For this eight-week summer program, which runs from mid-June to the second week in August, a Bay-Atlantic Symphony musician meets each week with a new group of 20 to 25 children from the summer camp to explore the joy of music. The children, aged five to 12, learn music dynamics, and get to participate in creating an orchestra and performing.

For this summer’s program, Symphony flutist Beverly Pugh Corry is helping the campers create a “Hobo Band” or, as she prefers to call it, a “Recycled Orchestra.” Corry works with the campers and counselors to create and try out instruments representing the four sections of the orchestra—strings, wind, brass, and percussion.

“We use recycled bottles, strings, sticks, and rolls from toilet paper and gift wrap, as well as simple household items,” Corry said, noting that other musicians have donated used drum sticks and broken violin, guitar, and harp strings and buttons. Other items were obtained from dollar stores.

“With just ordinary plastic shoe boxes, strings, buttons, and a little duct tape, the kids have great fun making a string instrument that can actually play!,” she said. Drums can be made with a little cloth, duct tape, and a big upside-down plastic basket. Wind instruments are created from tuned plastic soda bottles or a cut garden hose with a funnel at the end.
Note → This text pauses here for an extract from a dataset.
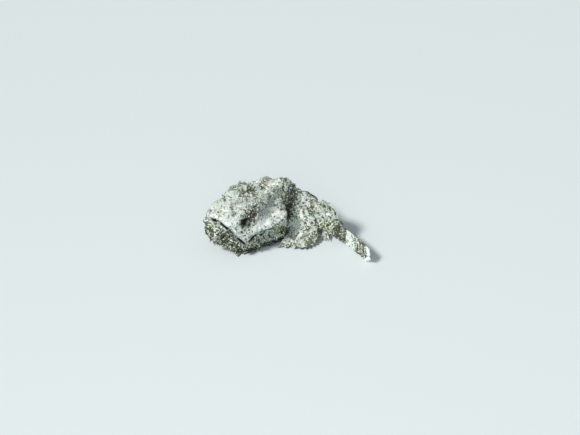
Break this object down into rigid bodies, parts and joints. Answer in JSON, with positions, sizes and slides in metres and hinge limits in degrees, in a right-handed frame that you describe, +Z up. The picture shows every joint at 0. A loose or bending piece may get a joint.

“Sometimes the kids use their imaginations to hand-craft their own unique instruments,” Corry said. “In the end, they are so excited about being able to keep the instruments they made.”

Corry, a Hopewell Township resident and also a flute instructor at the Perkins Center for the Arts in Moorestown, has seen this partnership between the Bay-Atlantic Symphony and the blind camp grow over the past three years. “The first year, we concentrated on flute and percussion. The second year, the children played along with me on recorders that I brought. I also showed them Braille musical notation.”
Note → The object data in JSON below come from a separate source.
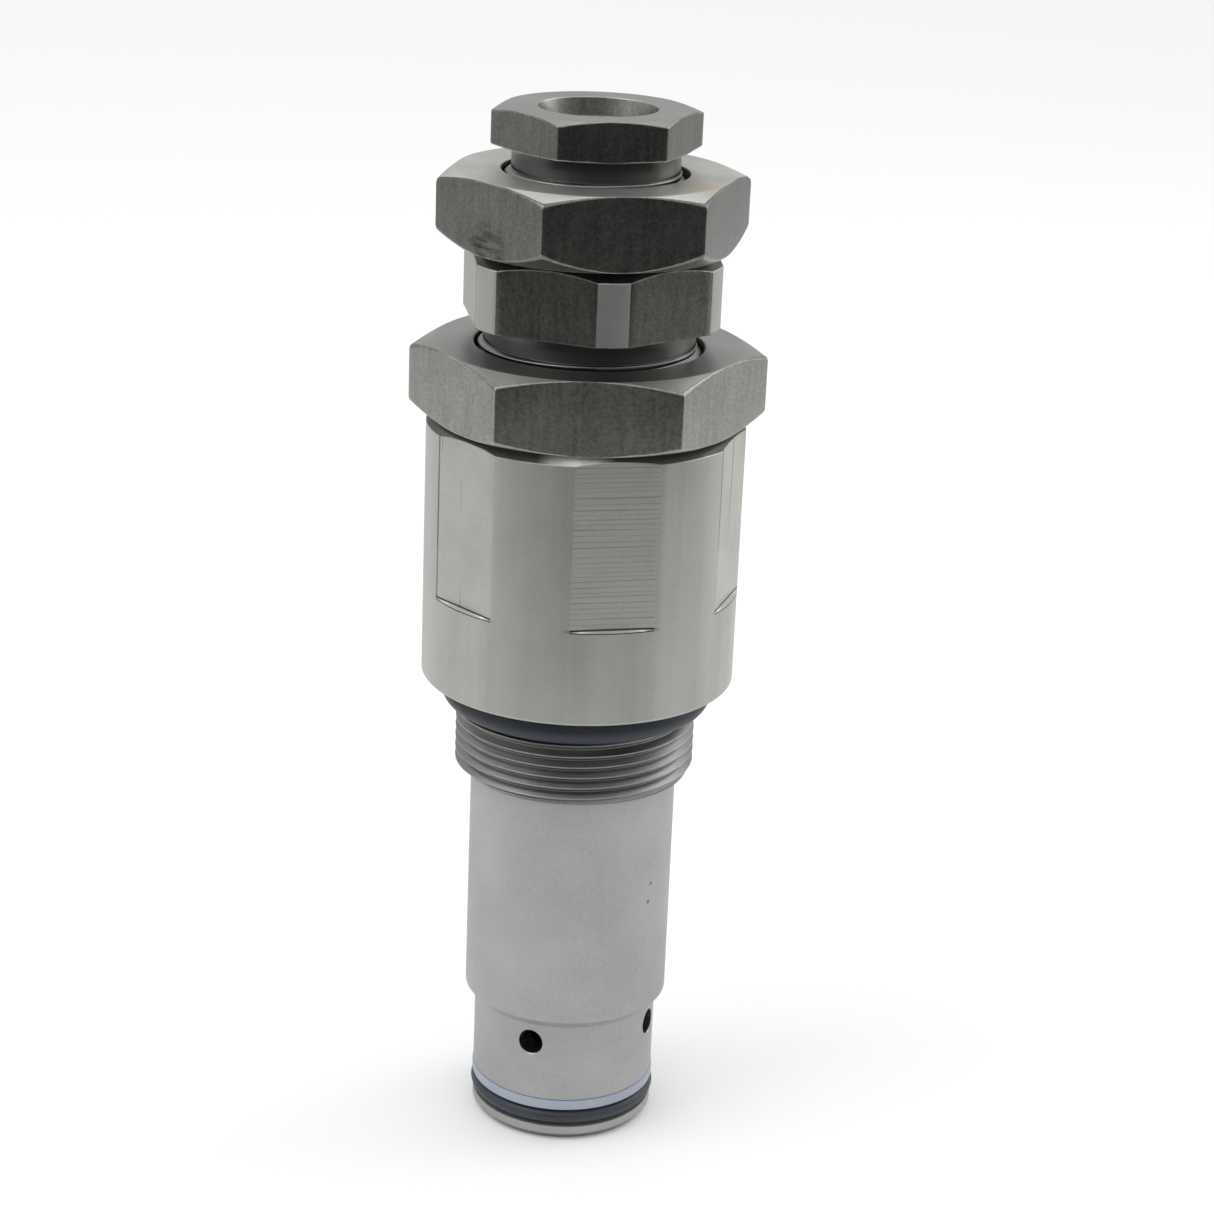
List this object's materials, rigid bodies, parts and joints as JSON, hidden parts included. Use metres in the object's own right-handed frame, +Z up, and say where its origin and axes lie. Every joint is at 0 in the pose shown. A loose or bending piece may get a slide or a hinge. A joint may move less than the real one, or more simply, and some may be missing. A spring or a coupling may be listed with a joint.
{
  "type": "pressure relief valve",
  "caption": "Screw-in two-stage hydraulic relief cartridge: pilot-operated main poppet in a ported sleeve, hexagon body, spring adjuster and boost plug with lock nuts.",
  "frame": {"origin": "centre of the nose's end face, on the valve's axis", "axes": "+Z up along the valve's axis, from the nose to the pilot port; a wrench flat of the body faces -Y"},
  "size_m": [0.0464, 0.0448, 0.1429],
  "materials": {
    "machined_steel": "satin",
    "ground_steel": "matte",
    "hardened_steel": "satin",
    "spring_steel": "satin",
    "nitrile_rubber": "satin",
    "ptfe": "matte",
    "brass": "satin"
  },
  "bodies": {
    "housing": {"valve_body": "machined_steel", "main_sleeve": "ground_steel", "pilot_seat": "hardened_steel", "pilot_seat_oring": "nitrile_rubber", "pilot_seat_backup_ring": "ptfe", "body_oring": "nitrile_rubber", "nose_oring": "nitrile_rubber", "nose_backup_ring": "ptfe", "main_spring": "spring_steel", "pilot_spring": "spring_steel"},
    "main_stage": {"main_poppet": "hardened_steel", "orifice_jet": "brass", "orifice_filter": "brass", "filter_snap_ring": "spring_steel"},
    "pilot_stage": {"pilot_poppet": "hardened_steel"},
    "adjuster_seal": {"adjuster_oring": "nitrile_rubber"},
    "adjuster": {"pressure_adjuster": "machined_steel"},
    "adjuster_nut": {"adjuster_lock_nut": "machined_steel"},
    "plug_seal": {"plug_oring": "nitrile_rubber"},
    "plug": {"boost_plug": "machined_steel"},
    "plug_nut": {"plug_lock_nut": "machined_steel"},
    "piston": {"boost_piston": "hardened_steel", "piston_oring": "nitrile_rubber", "spring_seat": "hardened_steel"}
  },
  "joints": [
    {"name": "main_poppet_lift", "type": "slide", "parent": "housing", "child": "main_stage", "axis": [0, 0, 1], "range_m": [0, 0.0033], "stiffness_N_per_m": 4600, "springref_m": -0.008, "deforming": ["main_spring"]},
    {"name": "pilot_poppet_lift", "type": "slide", "parent": "housing", "child": "pilot_stage", "axis": [0, 0, 1], "range_m": [0, 0.0008]},
    {"name": "adjuster_travel", "type": "slide", "parent": "housing", "child": "adjuster_seal", "axis": [0, 0, 1], "range_m": [-0.00225, 0.0015]},
    {"name": "adjuster_turn", "type": "hinge", "parent": "adjuster_seal", "child": "adjuster", "pos_m": [0, 0, 0.1156], "axis": [0, 0, 1], "range_deg": [-540.1, 360.1]},
    {"name": "adjuster_nut_turn", "type": "hinge", "parent": "housing", "child": "adjuster_nut", "pos_m": [0, 0, 0.107], "axis": [0, 0, 1], "range_deg": [0, 180]},
    {"name": "plug_travel", "type": "slide", "parent": "adjuster", "child": "plug_seal", "axis": [0, 0, 1], "range_m": [-0.0015, 0.0015]},
    {"name": "plug_turn", "type": "hinge", "parent": "plug_seal", "child": "plug", "pos_m": [0, 0, 0.1378], "axis": [0, 0, 1], "range_deg": [-360.1, 360.1]},
    {"name": "plug_nut_turn", "type": "hinge", "parent": "adjuster", "child": "plug_nut", "pos_m": [0, 0, 0.13], "axis": [0, 0, 1], "range_deg": [0, 180]},
    {"name": "boost_stroke", "type": "slide", "parent": "plug_seal", "child": "piston", "axis": [0, 0, -1], "range_m": [0, 0.0015], "stiffness_N_per_m": 2000, "springref_m": -0.005, "deforming": ["pilot_spring"]}
  ],
  "couplings": [
    {"joint": "adjuster_turn", "follows": "adjuster_travel", "rad_per_m": 4188.8},
    {"joint": "plug_turn", "follows": "plug_travel", "rad_per_m": 4188.8}
  ]
}
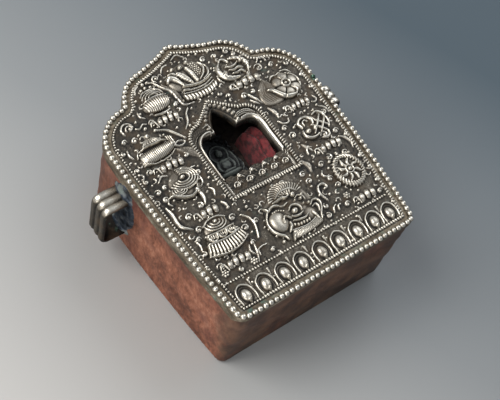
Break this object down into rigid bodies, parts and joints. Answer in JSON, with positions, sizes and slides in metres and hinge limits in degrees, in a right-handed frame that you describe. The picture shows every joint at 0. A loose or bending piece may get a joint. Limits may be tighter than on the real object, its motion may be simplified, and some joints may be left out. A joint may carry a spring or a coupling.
{
  "type": "ghau amulet box",
  "caption": "Travelling shrine box with a tall copper case, a chased silver front with a trefoil window, beaded rim, side strap loops, and a back tray holding a votive plaque.",
  "frame": {"origin": "centre of the flat back, on the surface that the box lies on", "axes": "+Z out of the chased front, +Y from the flat foot up to the apex, +X to the right seen from the front"},
  "size_m": [0.1176, 0.1178, 0.0486],
  "materials": {
    "aged_copper": "aged red-brown copper with purple and near-black blotches and worn pale edges",
    "chased_silver": "chased silver, rubbed bright on the high points over a black-brown tarnished ground",
    "silver_wire": "worn silver wire with dark tarnish in the creases",
    "grey_solder": "dull grey solder and sheet, smeared and tarnished",
    "dark_clay": "near-black rubbed clay with a slight sheen",
    "crimson_cloth": "matt crimson cotton, plain weave",
    "packing_cloth": "dark red-brown folded cotton"
  },
  "bodies": {
    "back_tray": {"back_plate": "aged_copper", "tray_wall": "aged_copper", "cloth_pad": "packing_cloth", "votive_plaque": "dark_clay", "cloth_wrap": "crimson_cloth"},
    "front_case": {"case_wall": "aged_copper", "face_plate": "chased_silver", "parasol": "chased_silver", "golden_fish": "chased_silver", "treasure_vase": "chased_silver", "lotus_flower": "chased_silver", "conch_shell": "chased_silver", "endless_knot": "chased_silver", "victory_banner": "chased_silver", "dharma_wheel": "chased_silver", "jewel_crest": "chased_silver", "guardian_mask": "chased_silver", "emblem_seats": "chased_silver", "leaf_sprays": "chased_silver", "scroll_curls": "chased_silver", "lotus_petals": "chased_silver", "niche_frame": "chased_silver", "niche_sill": "chased_silver", "rim_band": "silver_wire", "edge_beads": "silver_wire", "inner_beads": "silver_wire", "window_wire": "silver_wire", "band_wire": "silver_wire", "strap_loop_left": "silver_wire", "strap_loop_right": "silver_wire", "loop_base_left": "grey_solder", "loop_base_right": "grey_solder"}
  },
  "joints": [
    {"name": "case_slide", "type": "slide", "parent": "back_tray", "child": "front_case", "axis": [0, 0, 1], "range_m": [0, 0.05]}
  ]
}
The Bay-Atlantic Symphony’s outreach to visually impaired populations has also included a recent program at the John D. Young Lions Blind Center in Absecon—a program that received national recognition for its innovation.
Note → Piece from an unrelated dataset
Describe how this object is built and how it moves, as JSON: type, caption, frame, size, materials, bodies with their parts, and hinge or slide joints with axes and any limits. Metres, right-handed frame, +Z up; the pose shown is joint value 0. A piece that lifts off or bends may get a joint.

“Our philosophy is to eliminate or lower barriers to attendances to concerts, programs, and educational experiences,” said Bay-Atlantic Symphony Music Director Jed Gaylin. “These outreach programs have helped to bring classical music to new audiences, and new audiences to classical music. They have brought the pleasure of a musical experience to those who cannot take such a thing for granted.”

Now entering its 27th season of providing classical music concerts, the Bay-Atlantic Symphony performs concerts and educational programs in Cumberland, Atlantic, Gloucester, and Cape May counties. In addition to being the orchestra-in-residence of Avalon’s “Symphony by the Sea” series, it has been the orchestra-in-residence of the Cape May Music Festival since 2003. It is also the resident orchestra of the Guaracini Fine and Performing Arts Center at Cumberland County College, Stockton College Performing Arts Center, and Pfleeger Concert Hall at Rowan University. It has received worldwide exposure through its appearance on National Public Radio’s Weekend Edition. The Symphony will open its 2010-11 season with “Classical Mystery Tour”—a gala symphonic tribute to The Beatles—on Sunday, September 26, at 3 p.m., at the Borgata Hotel Casino & Spa, in Atlantic City.